#### [EXERCISE INSTRUCTIONS]
Take all the material and copy it exactly.

#### [DATASET ROWS]
* begin *

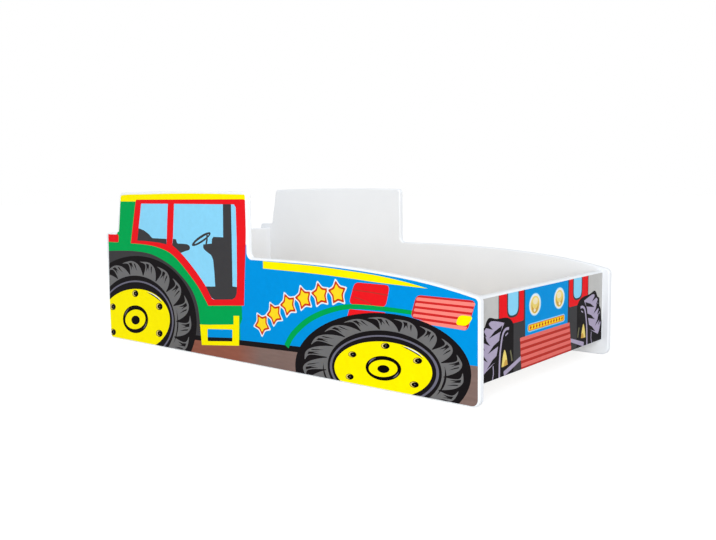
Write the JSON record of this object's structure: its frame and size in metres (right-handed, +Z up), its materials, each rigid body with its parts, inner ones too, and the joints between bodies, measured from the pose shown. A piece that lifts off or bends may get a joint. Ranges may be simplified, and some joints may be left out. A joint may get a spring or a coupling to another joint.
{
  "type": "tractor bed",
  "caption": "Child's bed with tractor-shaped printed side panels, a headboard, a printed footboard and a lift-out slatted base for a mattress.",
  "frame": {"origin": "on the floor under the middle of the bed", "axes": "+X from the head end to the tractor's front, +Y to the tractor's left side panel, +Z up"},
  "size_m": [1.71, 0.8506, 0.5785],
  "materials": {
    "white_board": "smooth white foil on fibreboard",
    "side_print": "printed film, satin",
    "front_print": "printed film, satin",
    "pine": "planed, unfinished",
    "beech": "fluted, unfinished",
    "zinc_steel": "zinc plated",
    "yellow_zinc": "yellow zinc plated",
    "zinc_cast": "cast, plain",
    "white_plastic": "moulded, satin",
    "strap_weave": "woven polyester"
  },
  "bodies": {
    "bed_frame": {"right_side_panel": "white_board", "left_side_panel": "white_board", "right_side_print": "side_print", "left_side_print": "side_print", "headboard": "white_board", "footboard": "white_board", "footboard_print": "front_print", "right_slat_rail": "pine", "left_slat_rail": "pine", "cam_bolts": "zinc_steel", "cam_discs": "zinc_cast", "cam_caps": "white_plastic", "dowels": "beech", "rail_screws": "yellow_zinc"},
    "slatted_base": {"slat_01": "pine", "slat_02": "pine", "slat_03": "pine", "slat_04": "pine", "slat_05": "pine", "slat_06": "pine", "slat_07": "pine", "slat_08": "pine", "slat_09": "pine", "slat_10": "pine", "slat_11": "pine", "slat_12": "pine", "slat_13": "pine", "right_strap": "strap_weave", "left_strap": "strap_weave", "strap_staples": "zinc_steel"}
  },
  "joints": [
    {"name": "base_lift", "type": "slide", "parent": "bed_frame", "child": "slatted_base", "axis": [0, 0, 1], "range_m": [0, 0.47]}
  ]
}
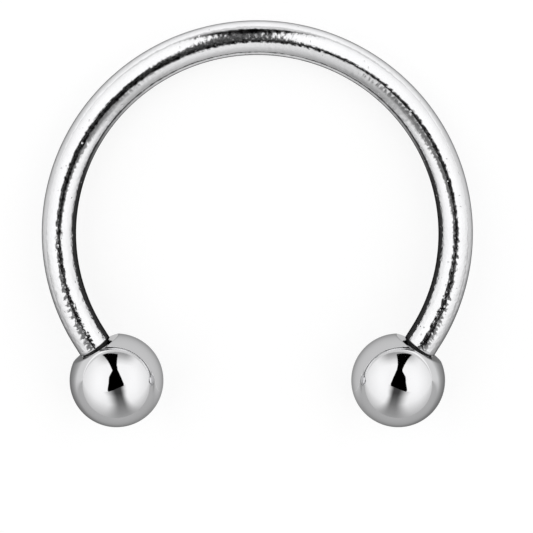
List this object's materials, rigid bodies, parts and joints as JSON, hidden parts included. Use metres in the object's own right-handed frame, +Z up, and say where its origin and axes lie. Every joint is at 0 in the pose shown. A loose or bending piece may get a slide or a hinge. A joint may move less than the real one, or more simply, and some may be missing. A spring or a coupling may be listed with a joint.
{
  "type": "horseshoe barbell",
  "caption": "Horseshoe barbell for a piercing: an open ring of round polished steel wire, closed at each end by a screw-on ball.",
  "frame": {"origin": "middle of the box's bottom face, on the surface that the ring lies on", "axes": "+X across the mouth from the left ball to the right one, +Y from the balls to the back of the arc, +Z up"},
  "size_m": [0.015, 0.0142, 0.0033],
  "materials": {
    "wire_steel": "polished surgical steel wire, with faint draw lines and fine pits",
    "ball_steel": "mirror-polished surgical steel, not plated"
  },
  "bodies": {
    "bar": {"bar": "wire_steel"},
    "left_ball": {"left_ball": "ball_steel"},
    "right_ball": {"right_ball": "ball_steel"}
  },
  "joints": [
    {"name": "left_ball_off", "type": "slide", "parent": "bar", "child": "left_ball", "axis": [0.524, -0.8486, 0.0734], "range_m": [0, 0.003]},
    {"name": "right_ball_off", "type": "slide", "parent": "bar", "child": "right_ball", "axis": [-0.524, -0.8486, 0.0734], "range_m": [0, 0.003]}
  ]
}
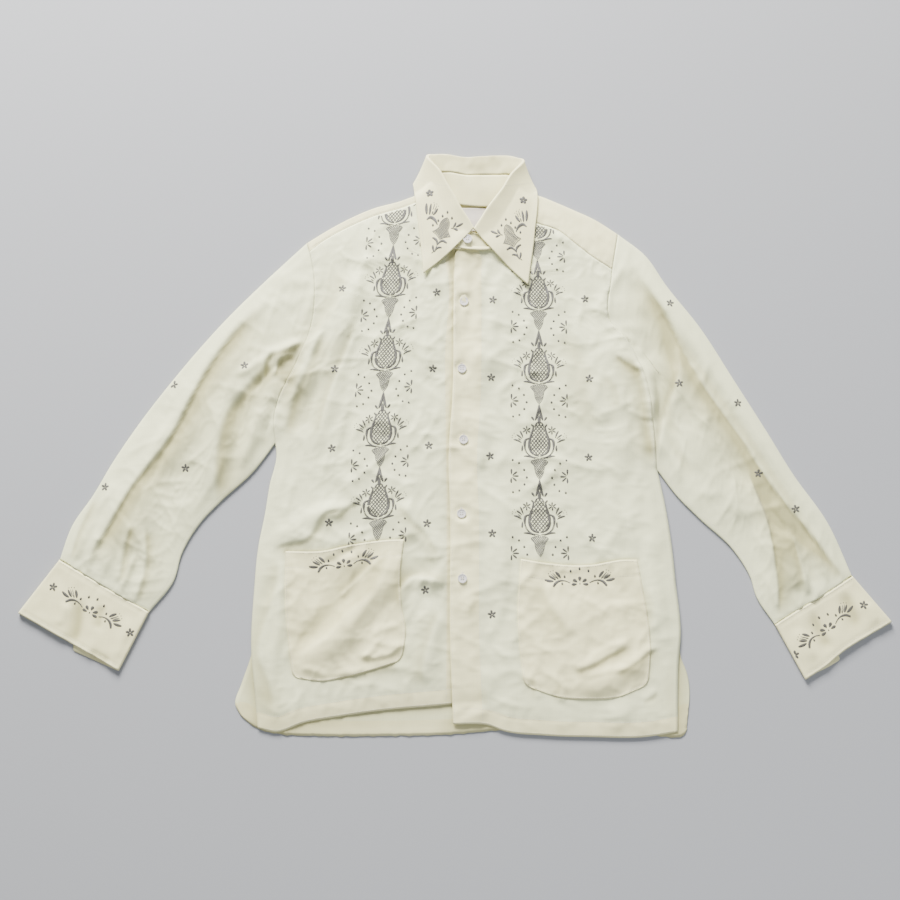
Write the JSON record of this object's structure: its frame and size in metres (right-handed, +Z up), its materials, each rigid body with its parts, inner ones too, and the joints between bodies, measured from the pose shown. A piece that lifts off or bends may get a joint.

* end *

#### [EXERCISE RESULT]
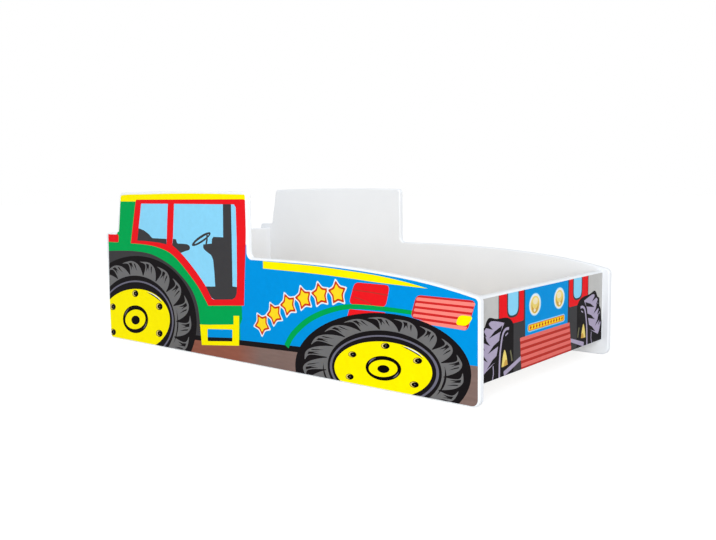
Write the JSON record of this object's structure: its frame and size in metres (right-handed, +Z up), its materials, each rigid body with its parts, inner ones too, and the joints between bodies, measured from the pose shown. A piece that lifts off or bends may get a joint. Ranges may be simplified, and some joints may be left out. A joint may get a spring or a coupling to another joint.
{
  "type": "tractor bed",
  "caption": "Child's bed with tractor-shaped printed side panels, a headboard, a printed footboard and a lift-out slatted base for a mattress.",
  "frame": {"origin": "on the floor under the middle of the bed", "axes": "+X from the head end to the tractor's front, +Y to the tractor's left side panel, +Z up"},
  "size_m": [1.71, 0.8506, 0.5785],
  "materials": {
    "white_board": "smooth white foil on fibreboard",
    "side_print": "printed film, satin",
    "front_print": "printed film, satin",
    "pine": "planed, unfinished",
    "beech": "fluted, unfinished",
    "zinc_steel": "zinc plated",
    "yellow_zinc": "yellow zinc plated",
    "zinc_cast": "cast, plain",
    "white_plastic": "moulded, satin",
    "strap_weave": "woven polyester"
  },
  "bodies": {
    "bed_frame": {"right_side_panel": "white_board", "left_side_panel": "white_board", "right_side_print": "side_print", "left_side_print": "side_print", "headboard": "white_board", "footboard": "white_board", "footboard_print": "front_print", "right_slat_rail": "pine", "left_slat_rail": "pine", "cam_bolts": "zinc_steel", "cam_discs": "zinc_cast", "cam_caps": "white_plastic", "dowels": "beech", "rail_screws": "yellow_zinc"},
    "slatted_base": {"slat_01": "pine", "slat_02": "pine", "slat_03": "pine", "slat_04": "pine", "slat_05": "pine", "slat_06": "pine", "slat_07": "pine", "slat_08": "pine", "slat_09": "pine", "slat_10": "pine", "slat_11": "pine", "slat_12": "pine", "slat_13": "pine", "right_strap": "strap_weave", "left_strap": "strap_weave", "strap_staples": "zinc_steel"}
  },
  "joints": [
    {"name": "base_lift", "type": "slide", "parent": "bed_frame", "child": "slatted_base", "axis": [0, 0, 1], "range_m": [0, 0.47]}
  ]
}
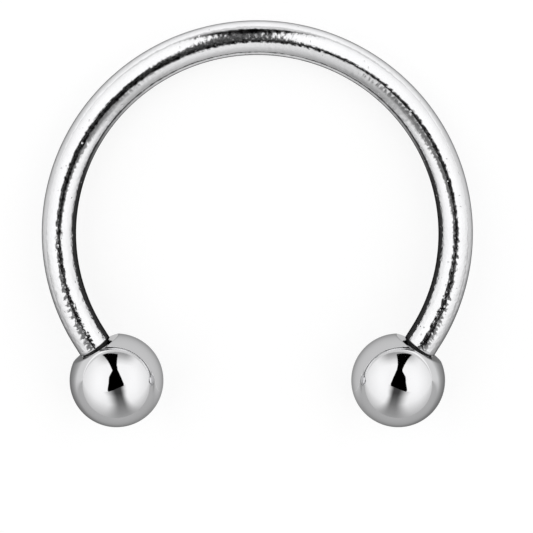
List this object's materials, rigid bodies, parts and joints as JSON, hidden parts included. Use metres in the object's own right-handed frame, +Z up, and say where its origin and axes lie. Every joint is at 0 in the pose shown. A loose or bending piece may get a slide or a hinge. A joint may move less than the real one, or more simply, and some may be missing. A spring or a coupling may be listed with a joint.
{
  "type": "horseshoe barbell",
  "caption": "Horseshoe barbell for a piercing: an open ring of round polished steel wire, closed at each end by a screw-on ball.",
  "frame": {"origin": "middle of the box's bottom face, on the surface that the ring lies on", "axes": "+X across the mouth from the left ball to the right one, +Y from the balls to the back of the arc, +Z up"},
  "size_m": [0.015, 0.0142, 0.0033],
  "materials": {
    "wire_steel": "polished surgical steel wire, with faint draw lines and fine pits",
    "ball_steel": "mirror-polished surgical steel, not plated"
  },
  "bodies": {
    "bar": {"bar": "wire_steel"},
    "left_ball": {"left_ball": "ball_steel"},
    "right_ball": {"right_ball": "ball_steel"}
  },
  "joints": [
    {"name": "left_ball_off", "type": "slide", "parent": "bar", "child": "left_ball", "axis": [0.524, -0.8486, 0.0734], "range_m": [0, 0.003]},
    {"name": "right_ball_off", "type": "slide", "parent": "bar", "child": "right_ball", "axis": [-0.524, -0.8486, 0.0734], "range_m": [0, 0.003]}
  ]
}
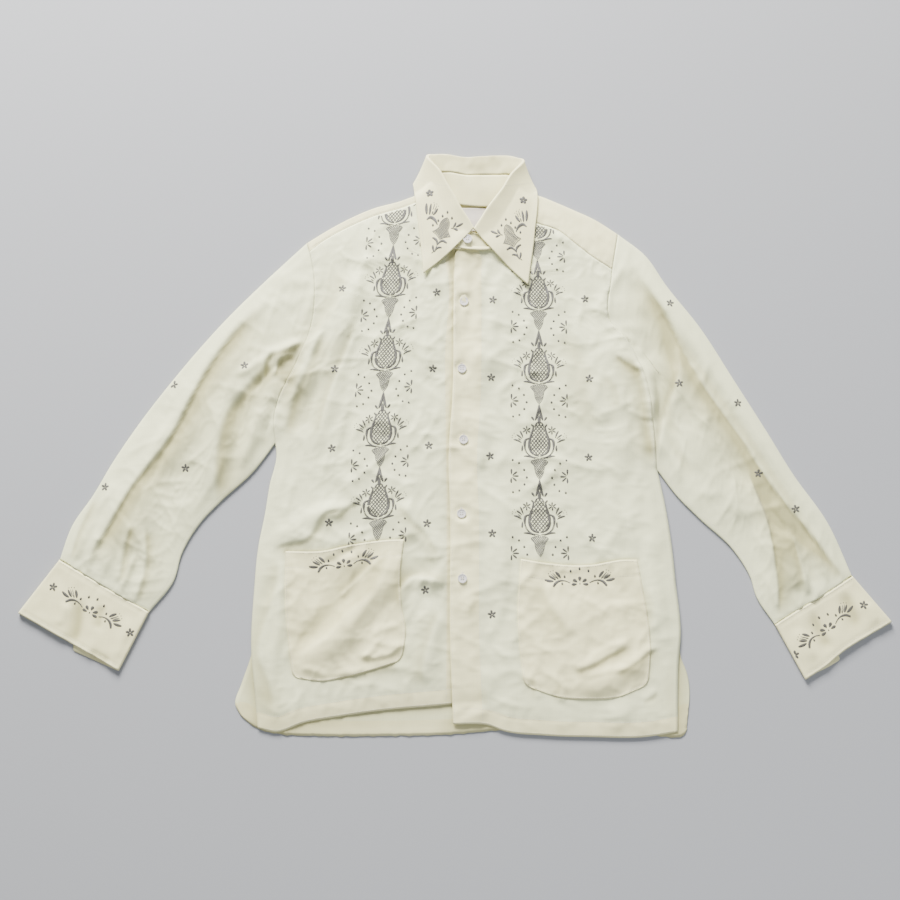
Write the JSON record of this object's structure: its frame and size in metres (right-handed, +Z up), its materials, each rigid body with its parts, inner ones too, and the joints between bodies, measured from the pose shown. A piece that lifts off or bends may get a joint.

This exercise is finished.